Beyaz Miğferler olarak da bilinen Suriye Sivil Savunması, sıcaklıkların 42 santigrat derecenin üzerine çıkması nedeniyle insanları önümüzdeki günlerde uzun süre güneşe maruz kalmamaları konusunda uyardı. Ayrıca susuz kalmayı önlemek için su ve sıvı alımını artırmayı tavsiye ettiler ve yangınları önlemek için güneşe tüp koymamaları konusunda uyardılar.
Bir Beyaz Miğferler yetkilisi, “Sıcak hava dalgası, içinde bulunduğumuz ayda yangın sayısındaki artışla aynı zamana denk geldi. Ekiplerimiz bu ayın başından bu yana 93'ü tarım arazilerinde, 21'i ormanlarda, 36'sı sivillerin evlerinde ve 10'u mülteci kamplarında olmak üzere 200'den fazla yangını söndürdü" dedi.
Suriye Sivil Savunma ekipleri, zorunlu sağlık hizmeti sağlamanın yanı sıra, koşulları değerlendirmek ve sıcaklık artışına eşlik eden hastalıkları hafifletmek için gerekli rehberliği sağlamak için kamplara saha ziyaretleri gerçekleştiriyor, okullara ve kamplara su sağlamanın yanı sıra tozu azaltmak ve ısıyı kırmak için bazı sokakları ıslatıyorlar.
Suriye-Türkiye sınırına yakın kamplardan birinde yaşayan güney İdlib kırsalından yerinden edilmiş 30 yaşındaki Hazem el-Hacı, kamptaki çocukları toplayıp üzerlerine su sıkarak onları eğlendirmeye ve savaşın yoğunluğunu hafifletmeye çalışıyor.
“Çocuklarımız taşıyabileceklerinden daha fazlasına katlanıyor. Kışın dondurucu soğuğu geçer geçmez, cılız vücutlarını tüketen kavurucu yazın etkisi altına giriyorlar” dedi.
Çadırların çoğunda su dışında herhangi bir soğutma aracının bulunmuyor ve varsa, genellikle sıcak havayı hareket ettirmek dışında herhangi bir rahatlama sağlamayan bir fandan oluşuyor. El Hacı, "Vücudumuzu bunaltıcı sıcaktan biraz olsun dinlendirmek için güneşin yok olmasını sabırsızlıkla bekliyoruz" dedi.
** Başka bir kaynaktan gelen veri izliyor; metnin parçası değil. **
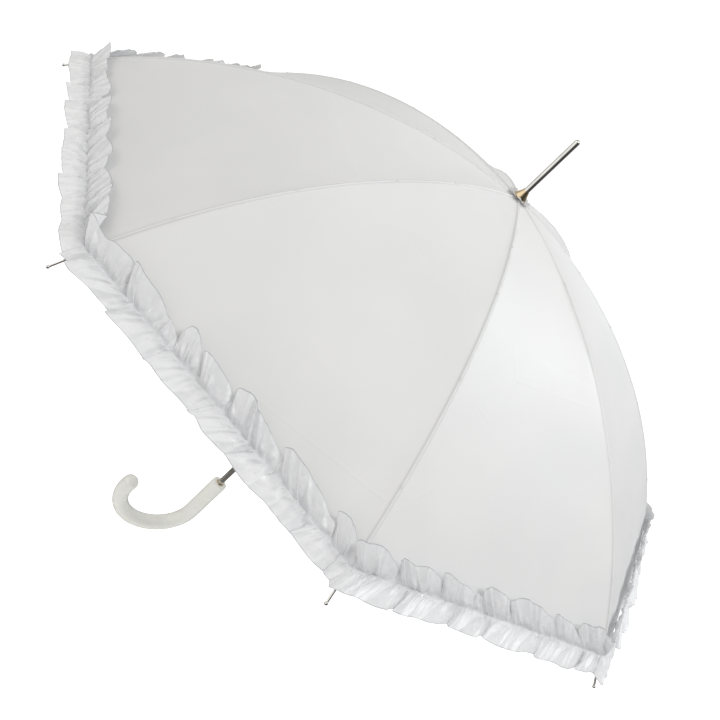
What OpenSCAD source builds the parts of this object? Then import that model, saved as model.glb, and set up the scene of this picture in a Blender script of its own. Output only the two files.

Soğutma yöntemlerinin olmaması, bölgedeki birçok insanın halka açık havuzlarda rahatlama arayışına girmesine neden oldu.
İdlib kırsalına bağlı Hazarin kasabasında yerinden edilmiş 42 yaşındaki Halid Barakat, "Çocuklarım ve ben, yüksek sıcaklıklardan kaynaklanan aşırı kullanım nedeniyle su depomuzun bitmesi üzerine havuza geldik" dedi.
Suriye Müdahale Koordinasyon Grubu'na göre, kuzeybatı Suriye'deki 811'den fazla kamp ihtiyaç duyulan suyun sağlanamamasından muzdarip ve diğer kamplar da bağışçı kuruluşlardan gelen su desteğinin azalması ve yükselen sıcaklıkların neden olduğu artan su tüketimi nedeniyle azalan su ile yetinmekte zorlanıyor.
Barakat, "Acımız ancak Esed rejimi ve Rusya tarafından yerlerinden edildiğimiz köylerimize döndüğümüzde sona erecek" dedi.